Nous ne saurions, sans dépasser démesurément les limites de ce travail, passer en revue toutes les réfutations, toutes les solutions de la difficulté que philosophes et mathématiciens se sont plu à imaginer. Il suffira de rappeler, après bien d’autres, que la plupart des critiques sortent de la question, ou du moins ne la posent pas dans les termes où Zénon l’a posée. Par exemple, lorsque Aristote, qui a plus tard retiré cette objection, remarque contre la Dichotomie et l’Achille que le temps est, comme l’espace, divisible à l’infini, et qu’il n’y a rien d’impossible à franchir des infinis dans un temps infini ; lorsque Leibniz déclare qu’un espace divisible sans fin se passe dans un temps divisible sans fin, ils sont évidemment l’un et l’autre à côté de la question.
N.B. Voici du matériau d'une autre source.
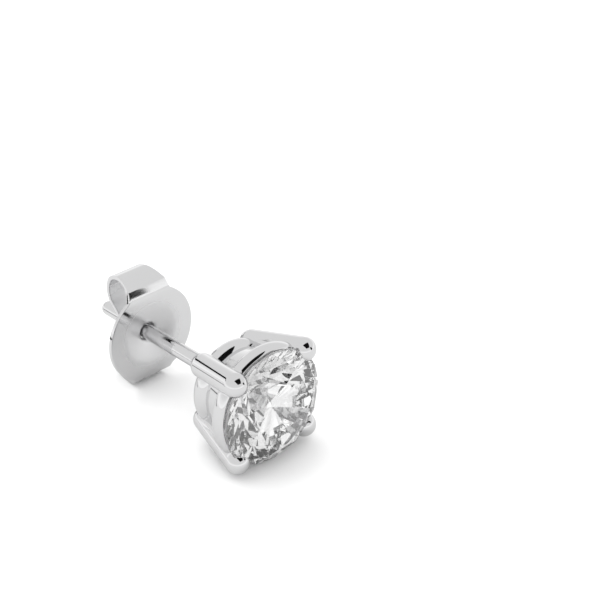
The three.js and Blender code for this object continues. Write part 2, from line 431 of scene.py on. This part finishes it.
def stoneSeat():
    # a copy of the stone, a little larger, that cuts its own seat
    seat = stone.copy()
    seat.data = stone.data.copy()
    seat.parent = None
    bpy.context.scene.collection.objects.link(seat)
    work(seat)
    seat.scale = (1 / metre, 1 / metre, 1 / metre)
    bpy.ops.object.transform_apply(location=True, rotation=True, scale=True)
    bpy.ops.object.mode_set(mode="EDIT")
    bpy.ops.mesh.select_all(action="SELECT")
    bpy.ops.mesh.remove_doubles(threshold=seatFit["weld"])
    stoneRadius = (stoneHigh.x - stoneLow.x) / 2 / metre
    grow = 1 + seatFit["clearance"] / stoneRadius
    bpy.ops.transform.resize(
        value=(grow, grow, grow),
        center_override=at(0, -stoneShape["girdleForward"], 0),
    )
    bpy.ops.object.mode_set(mode="OBJECT")
    return seat


def makeSetting():
    whole = roundRod(
        at(0, baseBar["back"] - post["radius"], 0),
        at(0, post["endBack"] - post["radius"], 0),
        post["radius"],
        post["sides"],
    )
    parts = [basketRing(upperRing), basketRing(lowerRing), galleryWall()]
    parts += [crossBar(math.pi / 4), crossBar(-math.pi / 4)]
    for sideways in (-1, 1):
        for upwards in (-1, 1):
            tipOffset, rootOffset = prong["tipOffset"], prong["rootOffset"]
            tip = at(sideways * tipOffset, 0, upwards * tipOffset)
            root = at(sideways * rootOffset, prong["rootBack"], upwards * rootOffset)
            parts.append(roundRod(tip, root, prong["radius"], prong["sides"]))
    for part in parts:
        boolean(whole, part, "UNION")
    boolean(whole, stoneSeat(), "DIFFERENCE")
    return finished(whole, "setting_metal", polishedMetal, settingSmoothAngle)


setting = makeSetting()
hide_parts("setting")
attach(setting, "stud")
print("setting soldered:", len(setting.data.polygons), "faces")


# the clutch: one strip of sheet metal, pressed and folded
sheet = {
    "thickness": 0.22,
    "sides": 96,
    "edge": 0.05,
    "edgeSteps": 3,
    "edgeAngle": 60,
    "smoothAngle": 20,
}
dish = [
    {"radius": 2.86, "back": 9.83},  # rim
    {"radius": 2.5, "back": 9.83},
    {"radius": 1.8, "back": 9.83},  # end of the flat face
    {"radius": 1.6, "back": 9.865},
    {"radius": 1.36, "back": 9.93},  # side of the dish
    {"radius": 1.0, "back": 10.04},
    {"radius": 0.8, "back": 10.1},
    {"radius": 0.69, "back": 10.15},  # mouth of the bore
    {"radius": 0.62, "back": 10.23},
    {"radius": 0.6, "back": 10.34},
    {"radius": 0.59, "back": 10.72},
]
bend = {"start": 2.4, "rows": 5, "curve": 1.15}
strip = {"halfAngle": 30, "angleSlack": 0.5, "near": 0.01}  # the part of the rim that a loop grows from
lineSteps = {"dish": 5, "loop": 8, "grip": 4}  # rows of mesh between each two rows of these lists
loopRows = [
    {"back": 10.03, "up": 2.98, "down": 2.76, "halfWidth": 1.3},  # front fold
    {"back": 10.55, "up": 3.27, "down": 3.06, "halfWidth": 1.12},
    {"back": 11.3, "up": 3.34, "down": 3.226, "halfWidth": 1.0},  # top of the loop
    {"back": 12.0, "up": 3.03, "down": 2.95, "halfWidth": 0.95},
    {"back": 12.33, "up": 2.32, "down": 2.25, "halfWidth": 0.93},
    {"back": 12.24, "up": 1.6, "down": 1.58, "halfWidth": 0.92},
    {"back": 11.9, "up": 1.2, "down": 1.2, "halfWidth": 0.92},  # rear fold
]
gripRows = [
    {"back": 11.9, "up": 1.2, "down": 1.2, "halfWidth": 0.92},
    {"back": 11.62, "up": 0.88, "down": 0.88, "halfWidth": 0.91},
    {"back": 11.45, "up": 0.62, "down": 0.62, "halfWidth": 0.9},  # end that grips the post
]


def smoothLine(points, steps):
    # a smooth line through all of the points, with that many steps between each two; the pull at
    # a point goes by the square roots of the spans beside it, so uneven rows make no bulge
    line = [points[0]]
    padded = [2 * points[0] - points[1], *points, 2 * points[-1] - points[-2]]
    for i in range(1, len(padded) - 2):
        before, start, end, after = padded[i - 1 : i + 3]
        startSpan, span, endSpan = (
            math.sqrt((b - a).length)
            for a, b in ((before, start), (start, end), (end, after))
        )
        startPull = (start - before) / startSpan - (end - before) / (startSpan + span)
        startPull = (startPull + (end - start) / span) * span
        endPull = (end - start) / span - (after - start) / (span + endSpan)
        endPull = (endPull + (after - end) / endSpan) * span
        for step in range(1, steps + 1):
            t = step / steps
            line.append(
                start * (2 * t**3 - 3 * t**2 + 1)
                + startPull * (t**3 - 2 * t**2 + t)
                + end * (3 * t**2 - 2 * t**3)
                + endPull * (t**3 - t**2)
            )
    return line


def extrudeTo(stretch, centre, move):
    # the selected edges are drawn out by that move, then stretched about that centre
    bpy.ops.mesh.extrude_edges_move(TRANSFORM_OT_translate={"value": move})
    bpy.ops.transform.resize(value=stretch, center_override=centre)


def pressDish():
    # from the rim in to the bore, ring by ring
    rim = dish[0]
    bpy.ops.mesh.primitive_circle_add(
        vertices=sheet["sides"],
        radius=rim["radius"],
        location=at(0, rim["back"], 0),
        rotation=(math.pi / 2, 0, 0),
    )
    plate = bpy.context.object
    settle(plate)
    bpy.ops.object.mode_set(mode="EDIT")
    bpy.ops.mesh.select_all(action="SELECT")
    line = smoothLine([Vector((row["radius"], row["back"])) for row in dish], lineSteps["dish"])
    for last, new in zip(line, line[1:]):
        shrink = new.x / last.x
        extrudeTo((shrink, 1, shrink), at(0, new.y, 0), (0, new.y - last.y, 0))
    bpy.ops.object.mode_set(mode="OBJECT")
    return plate


def growLoop(plate, upwards, key):
    # the rim's top or bottom stretch is drawn out to a straight fold, then round the loop
    halfAngle = math.radians(strip["halfAngle"] + strip["angleSlack"])
    rimRadius = dish[0]["radius"]
    middle = at(0, 0, 0)

    def onRim(point):
        away = point - middle
        radius = math.hypot(away.x, away.z)
        angle = math.atan2(abs(away.x), away.z * upwards)
        return abs(radius - rimRadius) < strip["near"] and angle < halfAngle

    selectPoints(plate, onRim)
    loop, grip = (
        [Vector((row["halfWidth"], row["back"], row[key])) for row in rows]
        for rows in (loopRows, gripRows)
    )
    foldUp = loop[0].z
    rimHalfWidth = rimRadius * math.sin(math.radians(strip["halfAngle"]))
    steps = bend["rows"]
    narrow = (loop[0].x / rimHalfWidth) ** (1 / steps)
    foldCentre = at(0, dish[0]["back"], upwards * foldUp)
    for step in range(steps):
        left = (steps - step - 1) / (steps - step)
        extrudeTo((narrow, 1, left), foldCentre, (0, 0, 0))
    # the loop starts at the fold, still level with the rim: the plate is bent back to it afterwards
    line = smoothLine(loop, lineSteps["loop"]) + smoothLine(grip, lineSteps["grip"])[1:]
    last = Vector((loop[0].x, dish[0]["back"], foldUp))
    for new in line[1:]:
        extrudeTo(
            (new.x / last.x, 1, 1),
            at(0, new.y, upwards * new.z),
            (0, new.y - last.y, upwards * (new.z - last.z)),
        )
        last = new
    bpy.ops.object.mode_set(mode="OBJECT")


def bendPlate(plate):
    # the flat sheet curves back a little before each fold
    for upwards, key in ((1, "up"), (-1, "down")):
        foldUp, foldBack = loopRows[0][key], loopRows[0]["back"]
        start = bend["start"] - (loopRows[0]["up"] - foldUp)
        for point in plate.data.vertices:
            away = point.co - at(0, 0, 0)
            height = away.z * upwards
            if height > start and abs(away.y - dish[0]["back"]) < strip["near"]:
                share = (height - start) / (foldUp - start)
                point.co.y += (foldBack - dish[0]["back"]) * share ** bend["curve"]


def makeClutch():
    plate = pressDish()
    growLoop(plate, 1, "up")
    growLoop(plate, -1, "down")
    bendPlate(plate)
    work(plate)
    bpy.ops.object.mode_set(mode="EDIT")
    bpy.ops.mesh.select_all(action="SELECT")
    bpy.ops.mesh.normals_make_consistent(inside=False)
    bpy.ops.object.mode_set(mode="OBJECT")
    wall = plate.modifiers.new("wall", "SOLIDIFY")
    wall.thickness = sheet["thickness"]
    wall.offset = 0
    edge = plate.modifiers.new("edge", "BEVEL")
    edge.width = sheet["edge"]
    edge.segments = sheet["edgeSteps"]
    edge.limit_method = "ANGLE"
    edge.angle_limit = math.radians(sheet["edgeAngle"])
    applyModifiers(plate)
    return finished(plate, "clutch_sheet", satinMetal, sheet["smoothAngle"])


clutch = makeClutch()
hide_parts("clutch")
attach(clutch, "back")
print("clutch folded:", len(clutch.data.polygons), "faces")


# the floor, lights and camera, in metres
floorLook = {
    "size": 1.2,
    "color": (0.86, 0.86, 0.86, 1),
    "mirroredPaintedShade": (0.6, 0.6, 0.6, 1),  # painted shade: the floor's tone only where polished metal mirrors it, darker than the floor itself
    "roughness": 0.9,
}


def makeFloor():
    bpy.ops.mesh.primitive_plane_add(size=floorLook["size"])
    floor = bpy.context.object
    floor.name = "floor"
    material = bpy.data.materials.new("paleFloor")
    material.use_nodes = True
    nodes, links = material.node_tree.nodes, material.node_tree.links
    shader = nodes["Principled BSDF"]
    # glossy rays get the painted-shade tone, so the floor is painted darker in the metal's reflections
    # than it looks to the camera
    path = nodes.new("ShaderNodeLightPath")
    tone = nodes.new("ShaderNodeMix")
    tone.data_type = "RGBA"
    tone.inputs["A"].default_value = floorLook["color"]
    tone.inputs["B"].default_value = floorLook["mirroredPaintedShade"]
    links.new(path.outputs["Is Glossy Ray"], tone.inputs["Factor"])
    links.new(tone.outputs["Result"], shader.inputs["Base Color"])
    shader.inputs["Roughness"].default_value = floorLook["roughness"]
    shader.inputs["Specular IOR Level"].default_value = 0
    floor.data.materials.append(material)


softTop = {"place": (-0.05, 0.12, 0.3), "size": (0.3, 0.2), "power": 0.3}


def softLight(name, look):
    # aimed at the middle of the table, and not mirrored in the metal
    light = bpy.data.lights.new(name, "AREA")
    light.shape = "RECTANGLE"
    light.size, light.size_y = look["size"]
    light.energy = look["power"]
    lamp = bpy.data.objects.new(name, light)
    lamp.location = look["place"]
    lamp.rotation_euler = (-Vector(look["place"])).to_track_quat("-Z", "Y").to_euler()
    lamp.visible_camera = False
    lamp.visible_glossy = False
    bpy.context.scene.collection.objects.link(lamp)


lying = (0, 0, 0)
facingFront = (math.pi / 2, 0, 0)
blackCards = {
    "cardOver": {"middle": (0.012, -0.0885, 0.1), "size": (0.096, 0.123), "turn": lying},
    "cardBehind": {"middle": (-0.02, 0.15, 0.05), "size": (0.12, 0.013), "turn": facingFront},
    "cardBehindLow": {"middle": (-0.0185, 0.02, 0.0002), "size": (0.019, 0.006), "turn": lying},
    "cardRight": {"middle": (0.011, -0.02, 0.0104), "size": (0.006, 0.0064), "turn": facingFront},
}
blackPaper = bpy.data.materials.new("blackPaper")
blackPaper.use_nodes = True
paperShader = blackPaper.node_tree.nodes["Principled BSDF"]
paperShader.inputs["Base Color"].default_value = (0.004, 0.004, 0.004, 1)
paperShader.inputs["Specular IOR Level"].default_value = 0


def blackCard(name, look):
    # held near the table for its dark reflection: it casts no shadow and isn't seen itself
    bpy.ops.mesh.primitive_plane_add(size=1, location=look["middle"], rotation=look["turn"])
    card = bpy.context.object
    card.name = name
    card.scale = (*look["size"], 1)
    settle(card)
    card.data.materials.append(blackPaper)
    card.visible_camera = False
    card.visible_diffuse = False
    card.visible_shadow = False


studioLook = {"strength": 1.4, "overhead": 0.86, "low": 1.15, "lowEnds": 0.35}


def makeStudio():
    # a white tent that lights the table at full strength and looks greyer in metal and stone,
    # most so overhead; lowEnds is the height at which the low part's tone has faded out
    studio = bpy.data.worlds.new("studio")
    studio.use_nodes = True
    nodes, links = studio.node_tree.nodes, studio.node_tree.links
    nodes["Background"].inputs["Color"].default_value = (1, 1, 1, 1)
    path = nodes.new("ShaderNodeLightPath")
    plain = nodes.new("ShaderNodeMath")
    plain.operation = "MAXIMUM"
    strength = nodes.new("ShaderNodeMix")
    strength.inputs["B"].default_value = studioLook["strength"]
    place = nodes.new("ShaderNodeTexCoord")
    split = nodes.new("ShaderNodeSeparateXYZ")
    fade = nodes.new("ShaderNodeMapRange")
    fade.interpolation_type = "SMOOTHSTEP"
    fade.inputs["From Max"].default_value = studioLook["lowEnds"]
    fade.inputs["To Min"].default_value = studioLook["low"]
    fade.inputs["To Max"].default_value = studioLook["overhead"]
    links.new(place.outputs["Generated"], split.inputs["Vector"])
    links.new(split.outputs["Z"], fade.inputs["Value"])
    links.new(fade.outputs["Result"], strength.inputs["A"])
    links.new(path.outputs["Is Diffuse Ray"], plain.inputs[0])
    links.new(path.outputs["Is Camera Ray"], plain.inputs[1])
    links.new(plain.outputs["Value"], strength.inputs["Factor"])
    links.new(strength.outputs["Result"], nodes["Background"].inputs["Strength"])
    bpy.context.scene.world = studio


makeStudio()
makeFloor()
softLight("top", softTop)
for name, look in blackCards.items():
    blackCard(name, look)

view = {
    "lens": 80.224,
    "sensor": 36,
    "nearest": 0.001,
    "farthest": 10,
    "away": (-38.515, -41.723, 39.829),  # millimetres from the middle of the prong tips
    "forward": (0.60082, 0.61698, -0.50828),
}
camera = bpy.data.cameras.new("camera")
camera.lens = view["lens"]
camera.sensor_width = view["sensor"]
camera.clip_start = view["nearest"]
camera.clip_end = view["farthest"]
cameraStand = bpy.data.objects.new("camera", camera)
cameraStand.location = (at(0, 0, 0) + Vector(view["away"])) * metre
cameraStand.rotation_euler = Vector(view["forward"]).to_track_quat("-Z", "Y").to_euler()
bpy.context.scene.collection.objects.link(cameraStand)
bpy.context.scene.camera = cameraStand

bounces = {"all": 32, "inStone": 32, "onMetal": 12, "brightest": 4}
scene = bpy.context.scene
scene.view_settings.view_transform = "Standard"
scene.cycles.max_bounces = bounces["all"]
scene.cycles.transmission_bounces = bounces["inStone"]
scene.cycles.glossy_bounces = bounces["onMetal"]
scene.cycles.sample_clamp_indirect = bounces["brightest"]
print("studio lit")
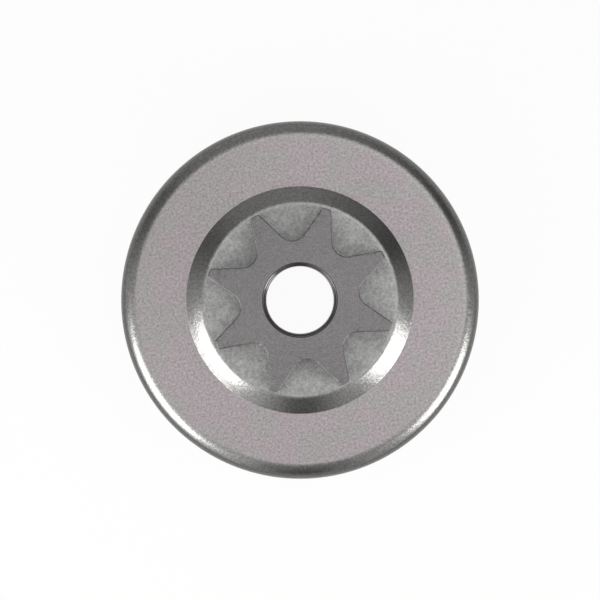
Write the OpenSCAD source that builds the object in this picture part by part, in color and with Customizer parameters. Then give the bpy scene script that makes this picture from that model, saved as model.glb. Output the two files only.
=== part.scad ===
// Clutch drum of a chainsaw: a pressed steel cup with a star sprocket brazed into it.
// Millimetres. The origin is on the axis, in the plane of the open rim, and +Z points to the sprocket.
// A gullet of the sprocket is centred on the X axis.

/* [Drum] */
// Outside diameter of the drum wall
drum_d = 75.5; // [74:0.5:85]
// Inside diameter of the drum, where the clutch shoes rub
shoe_bore_d = 70; // [62:0.5:71]
// Height from the open rim to the flat face
drum_h = 21; // [17:0.5:30]
// Thickness of the pressed sheet at the face and the boss
sheet_t = 2.75; // [2:0.05:3.5]
// Outside radius between the wall and the flat face
corner_r = 3.4; // [2:0.1:4.5]
// Inside radius between the wall and the floor
floor_r = 1.5; // [0.5:0.1:3]
// Chamfer on the two edges of the open rim
rim_chamfer = 0.5; // [0.2:0.1:0.7]

/* [Boss] */
// How far the boss's top reaches past the tooth tips, before its shoulder is rounded
boss_margin = 0.85; // [0.6:0.05:1.5]
// Width of the boss's sloping side, seen from above
boss_side_w = 3.4; // [3:0.1:4.5]
// Middle slope of the boss's side, in degrees from the flat face
boss_slope = 34; // [28:1:40]
// How many degrees flatter the side starts, and how many steeper it ends
boss_crown = 4; // [1:0.5:5]
// Radius of the boss's shoulder, inside and out
shoulder_r = 1.8; // [1:0.1:2.2]
// Radius of the edge of the pocket behind the boss
pocket_edge_r = 1; // [0.5:0.1:1.5]

/* [Drive notch] */
// Width of the notch in the open rim, where the oil pump's drive hooks in
notch_w = 5; // [3:0.5:8]
// Depth of the notch from the open rim
notch_depth = 4.5; // [4:0.5:8]

/* [Sprocket] */
// Number of teeth
teeth = 8; // [7:1:9]
// Diameter across the tooth tips
tip_d = 39.3; // [37:0.1:41]
// Diameter across the bottoms of the gullets
root_d = 24.8; // [24:0.1:26.5]
// Radius at the bottom of a gullet
gullet_r = 3.1; // [2.5:0.1:3.5]
// Width of a tooth tip, before its corners are rounded
tip_w = 1.9; // [1.6:0.1:3]
// Radius of the two corners of a tooth tip
tip_corner_r = 0.5; // [0.2:0.05:0.6]
// Length of the teeth along the axis
tooth_len = 10; // [8:0.5:16]

/* [Hub] */
// Diameter of the bore, which runs on a needle cage
bore_d = 14; // [12:0.1:15]
// Chamfer at the bore's mouth in the sprocket's face
bore_chamfer = 0.8; // [0.4:0.1:1]
// Diameter of the spigot that passes through the drum
spigot_d = 20; // [18:0.2:22]
// How far the spigot stands out of the pocket, inside the drum
spigot_proud = 1.5; // [1:0.1:2]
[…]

Zénon sait très bien, sa démonstration même l’exige, que l’espace et le temps se comportent de la même façon, qu’ils sont ensemble, toujours et parallèlement, divisibles à l’infini. La question est de savoir comment, dans l’un et dans l’autre, cette série de divisions, par définition inépuisable, peut être épuisée, et il faut qu’elle le soit pour que le mouvement se produise. Ce n’est pas répondre que de dire qu’elles s’épuisent simultanément[1]. Le mode de réfutation adopté par les mathématiciens

  1. Voir sur ce point le lumineux chapitre, déjà cité, de M. Renouvier. Cf. Esquisse d’une classification systématique des doctrines philosophiques, t. I, p. 38.